Les partenaires sociaux qui se sont réunis vendredi dernier ont finalement trouvé une solution pour l’avenir des retraites complémentaires Arrco et Agirc. Rappelons que ces retraites sont versées aux salariés du privé. L'Arrco compte 18,1 millions de cotisants pour 11,9 millions de pensionnés tandis que 4 millions d'actifs sont affiliés à l'Agirc pour 2,7 millions de pensionnés, et ont représenté 74 milliards d’euros en 2014. Alors que les négociations s’étaient cristallisées sur les oppositions entre les propositions des syndicats et du patronat, un protocole d’accord a été trouvé qui prévoit les mesures suivantes :

  • Baisse du rendement de 6,56% à 6% qui devrait intervenir d’ici 2018 et conduira à ce que 1.000 euros de cotisations rapportent 60 euros de pension et non plus 65,6 euros ;
  • Dès 2016, la cotisation AGFF, qui a été mise en place pour financer l’abaissement à 60 ans de l’âge de départ à la retraite en 1982, sera appliquée aussi aux cadres qui cotisent à la tranche C de l’Agirc (entre 4 et 8 fois la plafond de la SS). Rappelons que ces cotisations n’ouvrent pas de droit à la retraite ;
  • À partir de 2016, les pensions seront revalorisées par rapport à l’inflation le 1er novembre et non plus le 1er avril. Une mesure de gel temporaire qui permet des gains immédiats de l’ordre de 300 millions d’euros;
  • Les partenaires sociaux se sont mis d’accord sur la poursuite de la sous-indexation des retraites en 2016, 2017, 2018 sur la base de : l'inflation – 1 pt. Cette mesure ne pourra pas conduire néanmoins à des baisses de retraite en vertu d’une clause plancher. Dans son rapport de l’année dernière la Cour des comptes avait proposé la suppression de cette clause plancher. Cette mesure est estimée devoir rapporter 1,3 milliard d’euros en 2017.
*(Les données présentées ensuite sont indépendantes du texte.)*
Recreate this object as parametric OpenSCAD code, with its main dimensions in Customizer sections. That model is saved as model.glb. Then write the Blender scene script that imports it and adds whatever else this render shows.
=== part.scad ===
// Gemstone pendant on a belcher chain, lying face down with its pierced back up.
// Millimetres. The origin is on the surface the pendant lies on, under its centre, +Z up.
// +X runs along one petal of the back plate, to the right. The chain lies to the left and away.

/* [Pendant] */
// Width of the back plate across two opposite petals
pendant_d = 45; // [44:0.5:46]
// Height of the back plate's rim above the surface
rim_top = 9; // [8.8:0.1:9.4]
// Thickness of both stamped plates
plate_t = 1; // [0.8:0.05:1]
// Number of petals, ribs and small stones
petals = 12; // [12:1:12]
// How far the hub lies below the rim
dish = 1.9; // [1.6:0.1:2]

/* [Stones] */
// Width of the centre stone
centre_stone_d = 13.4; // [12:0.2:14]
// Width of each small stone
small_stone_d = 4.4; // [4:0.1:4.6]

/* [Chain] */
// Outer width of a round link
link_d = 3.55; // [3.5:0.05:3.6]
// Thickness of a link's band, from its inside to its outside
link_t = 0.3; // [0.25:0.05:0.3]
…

Mesures phares de l’accord, ce sont les dispositifs de bonus malus qui ont largement été commentés :

  • Tout d’abord un abattement (différent du système de malus) est prévu pour les salariés qui prennent leur retraite avant l'âge du taux plein (67 ans) sans avoir tous les trimestres requis. Ils subiront une minoration de 10% de leurs pensions complémentaires ;
  • Une minoration de 10% de la retraite complémentaire sera mise en œuvre pour les salariés liquidant leur retraite à 62 ans et justifiant de tous leurs trimestres. Ce malus sera appliqué pendant 3 ans et pourra être annulé si le salarié accepte de reporter son âge de départ à la retraite à 63 ans (malus abaissé à 5% pour les retraités soumis au taux réduit de CSG, et non appliqué pour les retraités exonérés de CSG) ;
  • Dans le même esprit, un bonus sera appliqué pour les salariés justifiant de tous leurs trimestres, au titre de la durée de cotisation, qui reportent leur âge de départ à la retraite au-delà de 63 ans : 10% pour un départ à 64 ans, 20 % pour un départ à 65 ans, 30% pour un départ à 66 ans.
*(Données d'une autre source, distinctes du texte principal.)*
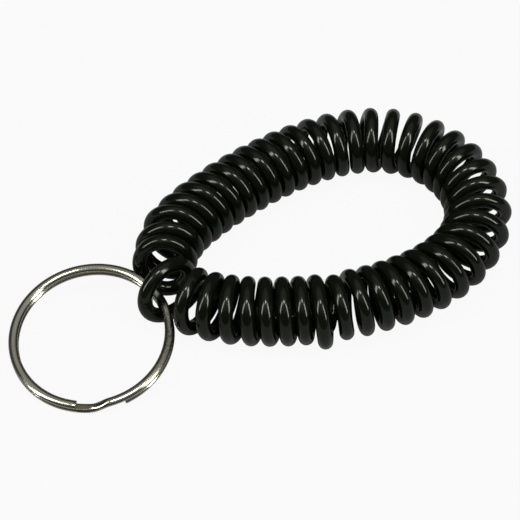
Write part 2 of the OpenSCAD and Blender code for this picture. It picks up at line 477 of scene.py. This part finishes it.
# %% Colour and node helpers
def linear(hex_colour):
    """sRGB hex to linear: ((c + 0.055) / 1.055) ^ 2.4 above 0.04045, c / 12.92 below."""
    c = np.array([int(hex_colour[i:i + 2], 16) for i in (1, 3, 5)]) / 255
    c = np.where(c <= 0.04045, c / 12.92, ((c + 0.055) / 1.055) ** 2.4)
    return (*c.tolist(), 1.0)


def add_node(tree, kind, settings=None, links=None):
    """Adds a node, sets its properties or sockets by name, and links its inputs."""
    node = tree.nodes.new(kind)
    for key, value in (settings or {}).items():
        if isinstance(key, int) or key in node.inputs:
            node.inputs[key].default_value = value
        else:
            setattr(node, key, value)
    for key, source in (links or {}).items():
        tree.links.new(source, node.inputs[key])
    return node


def new_material(name):
    """An empty node material and its output node."""
    material = bpy.data.materials.new(name)
    material.use_nodes = True
    material.node_tree.nodes.clear()
    return material, material.node_tree, material.node_tree.nodes.new("ShaderNodeOutputMaterial")


# %% [markdown]
# ### Gloss black soft plastic
#
# The cord is extruded thermoplastic polyurethane, coloured with carbon black. It is nearly
# black under a clear, tight gloss, with an index of refraction near 1.5. The die leaves fine
# lines along the cord, handling leaves a haze of hair scratches, and a little dust sits on
# it. Each of these is a pattern on the cord's own measure.

# %% Cord material
def cord_finish():
    """Near-black plastic under a clear gloss; its roughness follows the haze."""
    material, tree, out = new_material("extruded_black_polyurethane_gloss")
    where = add_node(tree, "ShaderNodeAttribute", {"attribute_name": "measure"}).outputs["Vector"]
    # Slow waviness of the skin, a millimetre or two across
    slow = add_node(tree, "ShaderNodeTexNoise", {"Scale": 0.55, "Detail": 2.0}, {"Vector": where})
    # Die lines: long along the cord, a tenth of a millimetre across
    stretch = add_node(tree, "ShaderNodeMapping", {"Scale": (0.06, 1.0, 1.0)}, {"Vector": where})
    lines = add_node(tree, "ShaderNodeTexNoise", {"Scale": 5.0, "Detail": 3.0},
                     {"Vector": stretch.outputs[0]})
    # Haze of fine handling marks
    haze = add_node(tree, "ShaderNodeTexNoise", {"Scale": 1.8, "Detail": 6.0, "Roughness": 0.65},
                    {"Vector": where})
    rough = add_node(tree, "ShaderNodeMapRange",
                     {"From Min": 0.3, "From Max": 0.7, "To Min": 0.10, "To Max": 0.18},
                     {"Value": haze.outputs[0]})
    # Dust, as sparse specks
    dust = add_node(tree, "ShaderNodeTexNoise", {"Scale": 6.0, "Detail": 2.0}, {"Vector": where})
    speck = add_node(tree, "ShaderNodeMapRange", {"From Min": 0.70, "From Max": 0.78},
                     {"Value": dust.outputs[0]})
    tint = add_node(tree, "ShaderNodeMix",
                    {"data_type": "RGBA", 6: linear("#080b05"), 7: linear("#0d120a")},
                    {0: slow.outputs[0]})
    dusty = add_node(tree, "ShaderNodeMix", {"data_type": "RGBA", 7: linear("#2a2b29")},
                     {0: speck.outputs[0], 6: tint.outputs[2]})
    bump_slow = add_node(tree, "ShaderNodeBump", {"Strength": 1.0, "Distance": 0.00002},
                         {"Height": slow.outputs[0]})
    bump = add_node(tree, "ShaderNodeBump", {"Strength": 1.0, "Distance": 0.000003},
                    {"Height": lines.outputs[0], "Normal": bump_slow.outputs[0]})
    skin = add_node(tree, "ShaderNodeBsdfPrincipled",
                    {"IOR": 1.5, "Specular IOR Level": 0.38, "Specular Tint": linear("#f8fff2")},
                    {"Base Color": dusty.outputs[2], "Roughness": rough.outputs[0],
                     "Normal": bump.outputs[0]})
    tree.links.new(skin.outputs[0], out.inputs[0])
    return material


black_cord = cord_finish()
for piece in cord_pieces:
    piece.data.materials.append(black_cord)

# %% [markdown]
# ### Bright nickel on spring steel
#
# Nickel plate is a slightly warm grey metal. The wire is drawn and rolled before it is
# plated, so fine lines run along it, and tumbling leaves an even, very fine grain. Where
# the lap is pressed flat the surface is duller, and its colour there is painted darker as
# shade of the narrow gap between the wire's end and the next lap. The specks on the arm
# that the cord has rubbed are duller and darker.

# %% Ring material
pressed_half = wire_r * degree * end_gap_angle / 2
pressed_at = wire_r * degree * wire_climb - pressed_half
# The second number is how far the pressed lap's colour is darkened, as painted shade of the gap at
# the wire's end.
pressed_edge, pressed_shade_level = 0.3, 0.65
rubbed_half = wire_r * degree * 48
rubbed_at = wire_r * degree * (2 * 360 - 30)


def near_length(tree, length, at, half, edge):
    """0 farther than half from a place along the wire, rising to 1 over the edge inside."""
    past = add_node(tree, "ShaderNodeMath", {"operation": "SUBTRACT", 1: at}, {0: length})
    away = add_node(tree, "ShaderNodeMath", {"operation": "ABSOLUTE"}, {0: past.outputs[0]})
    return add_node(tree, "ShaderNodeMapRange", {"From Min": half, "From Max": half - edge},
                    {"Value": away.outputs[0]}).outputs[0]


def ring_finish():
    """Nickel plate whose roughness and tint follow the worn, pressed and rubbed places. The
    tint of the pressed lap is painted darker, as shade of the gap at the wire's end.
    """
    material, tree, out = new_material("bright_nickel_plated_spring_steel")
    where = add_node(tree, "ShaderNodeAttribute", {"attribute_name": "measure"}).outputs["Vector"]
    # Rolling lines: long along the wire, a tenth of a millimetre across
    stretch = add_node(tree, "ShaderNodeMapping", {"Scale": (0.05, 1.0, 1.0)}, {"Vector": where})
    lines = add_node(tree, "ShaderNodeTexNoise", {"Scale": 6.0, "Detail": 3.0},
                     {"Vector": stretch.outputs[0]})
    grain = add_node(tree, "ShaderNodeTexNoise", {"Scale": 5.0, "Detail": 5.0, "Roughness": 0.7},
                     {"Vector": where})
    patch = add_node(tree, "ShaderNodeTexNoise", {"Scale": 0.14, "Detail": 2.0}, {"Vector": where})
    worn = add_node(tree, "ShaderNodeMapRange", {"From Min": 0.45, "From Max": 0.75},
                    {"Value": patch.outputs[0]})
    # The pressed lap, and the arm that the cord rubs, by their places along the wire
    along = add_node(tree, "ShaderNodeSeparateXYZ", {}, {0: where}).outputs[0]
    pressed = near_length(tree, along, pressed_at, pressed_half, pressed_edge)
    rubbed = near_length(tree, along, rubbed_at, rubbed_half, rubbed_half)
    speck = add_node(tree, "ShaderNodeMapRange", {"From Min": 0.42, "From Max": 0.56},
                     {"Value": grain.outputs[0]})
    rubs = add_node(tree, "ShaderNodeMath", {"operation": "MULTIPLY"},
                    {0: rubbed, 1: speck.outputs[0]})
    marked = add_node(tree, "ShaderNodeMath", {"operation": "MAXIMUM"},
                      {0: pressed, 1: rubs.outputs[0]})
    dull_wear_and_painted_shade = add_node(tree, "ShaderNodeMath", {"operation": "MAXIMUM"},
                    {0: worn.outputs[0], 1: marked.outputs[0]})
    spread = add_node(tree, "ShaderNodeMapRange", {"To Min": 0.12, "To Max": 0.30},
                      {"Value": dull_wear_and_painted_shade.outputs[0]})
    uneven = add_node(tree, "ShaderNodeMapRange",
                      {"From Min": 0.25, "From Max": 0.8, "To Min": -0.03, "To Max": 0.04},
                      {"Value": grain.outputs[0]})
    rough = add_node(tree, "ShaderNodeMath", {"operation": "ADD"},
                     {0: spread.outputs[0], 1: uneven.outputs[0]})
    # Dull places take the darker nickel: wear at the worn patches and rubbed specks, painted shade
    # at the pressed lap.
    plain = add_node(tree, "ShaderNodeMix",
                     {"data_type": "RGBA", 6: linear("#bfbdad"), 7: linear("#a7a591")},
                     {0: dull_wear_and_painted_shade.outputs[0]})
    # Painted shade: the pressed lap is pulled towards the dark olive nickel, standing in for the
    # shade in the gap between the wire's end and the next lap. The rubbed specks take the same
    # dark colour as wear.
    pressed_painted_shade = add_node(tree, "ShaderNodeMath", {"operation": "MULTIPLY", 1: pressed_shade_level},
                    {0: pressed})
    rub_wear_and_painted_shade = add_node(tree, "ShaderNodeMath", {"operation": "MAXIMUM"},
                      {0: rubs.outputs[0], 1: pressed_painted_shade.outputs[0]})
    tint = add_node(tree, "ShaderNodeMix", {"data_type": "RGBA", 7: linear("#525141")},
                    {0: rub_wear_and_painted_shade.outputs[0], 6: plain.outputs[2]})
    bump_lines = add_node(tree, "ShaderNodeBump", {"Strength": 1.0, "Distance": 0.000001},
                          {"Height": lines.outputs[0]})
    pits = add_node(tree, "ShaderNodeMath", {"operation": "MULTIPLY"},
                    {0: grain.outputs[0], 1: dull_wear_and_painted_shade.outputs[0]})
    bump = add_node(tree, "ShaderNodeBump", {"Strength": 1.0, "Distance": 0.000004},
                    {"Height": pits.outputs[0], "Normal": bump_lines.outputs[0]})
    plate = add_node(tree, "ShaderNodeBsdfPrincipled", {"Metallic": 1.0},
                     {"Base Color": tint.outputs[2], "Roughness": rough.outputs[0],
                      "Normal": bump.outputs[0]})
    tree.links.new(plate.outputs[0], out.inputs[0])
    return material


nickel = ring_finish()
ring_lap.data.materials.append(nickel)
ring_leaf.data.materials.append(nickel)

# %% [markdown]
# ## Floor, light and camera
#
# Gloss black shows nothing but what it reflects, so the lamps are the drawing here. Two tall
# soft boxes stand to the left and right, a little under halfway up, and draw the two thin
# lines that meet on each turn. A small one overhead brightens the point where they meet.
# Light Path's Is Camera Ray makes the floor and the world pale where they are seen straight
# on, and a little of that is added for glossy and transmission rays.

# %% Share of the pale background
floor_seen, world_seen, background_mirrored = 0.93, 0.95, 0.05


def background_share(tree, seen_level):
    """seen_level for camera rays, a small share for glossy and transmission rays, else 0:
    max(seen_level * camera, background_mirrored * max(glossy, transmission))."""
    path = add_node(tree, "ShaderNodeLightPath").outputs
    mirrored = add_node(tree, "ShaderNodeMath", {"operation": "MAXIMUM"},
                        {0: path["Is Glossy Ray"], 1: path["Is Transmission Ray"]})
    partly = add_node(tree, "ShaderNodeMath", {"operation": "MULTIPLY", 1: background_mirrored},
                      {0: mirrored.outputs[0]})
    direct = add_node(tree, "ShaderNodeMath", {"operation": "MULTIPLY", 1: seen_level},
                      {0: path["Is Camera Ray"]})
    return add_node(tree, "ShaderNodeMath", {"operation": "MAXIMUM"},
                    {0: direct.outputs[0], 1: partly.outputs[0]}).outputs[0]


# %% Floor
floor_below, floor_size = 0.00002, 3.0
floor_z = cad_box[0][2] - floor_below
floor_mesh = bpy.data.meshes.new("floor")
half = floor_size / 2
floor_mesh.from_pydata([(-half, -half, floor_z), (half, -half, floor_z), (half, half, floor_z),
                        (-half, half, floor_z)], [], [(0, 1, 2, 3)])
floor = bpy.data.objects.new("floor", floor_mesh)
bpy.context.scene.collection.objects.link(floor)

paper, tree, out = new_material("pale_paper_floor")
share = background_share(tree, floor_seen)
shade = add_node(tree, "ShaderNodeBsdfDiffuse", {"Color": linear("#a4a4a4")})
glow = add_node(tree, "ShaderNodeEmission", {"Strength": 1.0})
pick = add_node(tree, "ShaderNodeMixShader", {},
                {0: share, 1: shade.outputs[0], 2: glow.outputs[0]})
tree.links.new(pick.outputs[0], out.inputs[0])
floor_mesh.materials.append(paper)
print("floor", floor_size, "m wide, at", round(floor_z * 1000, 2), "mm")

# %% World: a room that is dark at the horizon and paler overhead
paler_from, paler_to, dark_level, pale_level = 0.62, 0.88, 0.03, 0.40
world = bpy.data.worlds.new("studio")
bpy.context.scene.world = world
world.use_nodes = True
tree = world.node_tree
tree.nodes.clear()
towards = add_node(tree, "ShaderNodeTexCoord").outputs["Generated"]
height = add_node(tree, "ShaderNodeSeparateXYZ", {}, {0: towards})
level = add_node(tree, "ShaderNodeMapRange",
                 {"From Min": paler_from, "From Max": paler_to,
                  "To Min": dark_level, "To Max": pale_level},
                 {"Value": height.outputs[2]})
strength = add_node(tree, "ShaderNodeMath", {"operation": "MAXIMUM"},
                    {0: background_share(tree, world_seen), 1: level.outputs[0]})
fill = add_node(tree, "ShaderNodeBackground", {"Color": linear("#ffffff")},
                {"Strength": strength.outputs[0]})
add_node(tree, "ShaderNodeOutputWorld", {}, {0: fill.outputs[0]})
print("world", dark_level, "at the horizon and", pale_level, "overhead")

# %% Soft boxes
lamp_distance = 1.0


def soft_box(name, azimuth, elevation, width, height, radiance):
    """A rectangular lamp that faces the origin. Its power is radiance * pi * area."""
    lamp = bpy.data.lights.new(name, "AREA")
    lamp.shape = "RECTANGLE"
    lamp.size, lamp.size_y = width, height
    lamp.energy = radiance * math.pi * width * height
    box = bpy.data.objects.new(name, lamp)
    a, e = math.radians(azimuth), math.radians(elevation)
    box.location = Vector((math.cos(a) * math.cos(e), math.sin(a) * math.cos(e),
                           math.sin(e))) * lamp_distance
    box.rotation_euler = (-box.location).to_track_quat("-Z", "Y").to_euler()
    bpy.context.scene.collection.objects.link(box)
    print(name, round(lamp.energy, 2), "W")


soft_box("soft_box_right", azimuth=-53, elevation=40, width=0.16, height=0.90, radiance=11.8)
soft_box("soft_box_left", azimuth=179, elevation=40, width=0.16, height=0.90, radiance=9.4)
soft_box("soft_box_top", azimuth=-113, elevation=82, width=0.24, height=0.14, radiance=20)

# %% Camera
camera_data = bpy.data.cameras.new("camera")
camera_data.lens = 129.5
camera_data.sensor_width = 36
camera_data.sensor_fit = "HORIZONTAL"
camera = bpy.data.objects.new("camera", camera_data)
camera.location = (-0.10286, -0.20545, 0.27105)
aim = Vector((-0.01245, 0.00159, 0.0))
camera.rotation_euler = (aim - camera.location).to_track_quat("-Z", "Y").to_euler()
bpy.context.scene.collection.objects.link(camera)
bpy.context.scene.camera = camera
bpy.context.scene.view_settings.view_transform = "Standard"

# %% Size of the visual model beside the frame
print("cad box", np.round(np.array(cad_box) * 1000, 2).tolist())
Enfin, le projet d’accord prévoit une hausse des cotisations qui s’appliquerait sur le taux d’appel qui passerait de 125%  à 127%. La différence entre le taux d’appel et le taux de cotisation n’ouvrirait pas droit à pension. La hausse des cotisations devrait être compensée par une baisse des cotisations AT-MP.

Pour connaitre le détail des mesures, cliquez ici.

Notons que l’accord prévoit une fusion de l’Arrco et de l’Agirc dans un régime unifié, ce qui devrait permettre de mutualiser les réserves des deux régimes. Cette mesure a été approuvée par la CFE-CGC qui a obtenu en contrepartie l’ouverture de discussions sur la reconnaissance du statut cadres, autrement que par l'adhésion à une caisse de retraites des cadres puisque c'est -à terme - la disparition de l'Agirc.  

Les organisations signataires (hors FO et CGT), le gouvernement et la présidence de la République se sont félicités de cet accord qui doit permettre de redresser cette composante incontournable de la retraite du privé affichant plus de 4 milliards d’euros de déficit pour 2014, et dont les réserves devaient, selon la Cour des comptes, s’épuiser si rien n’était fait, en 2023, et même en 2018 pour l’Agirc.

Ce sauvetage se traduit, comme on le voit, par de gros sacrifices pour les retraités et les salariés. Et s‘ajoute aux efforts demandés dans le cadre de la réforme du régime général des retraites mise en œuvre par le gouvernement de JM Ayrault, notamment aux entreprises (hausse de 0,15pt en 2014 et 0,05pt des cotisations salariales pour les 3 années suivantes, idem pour les cotisations employeurs), en plus de l’allongement de la durée de cotisation.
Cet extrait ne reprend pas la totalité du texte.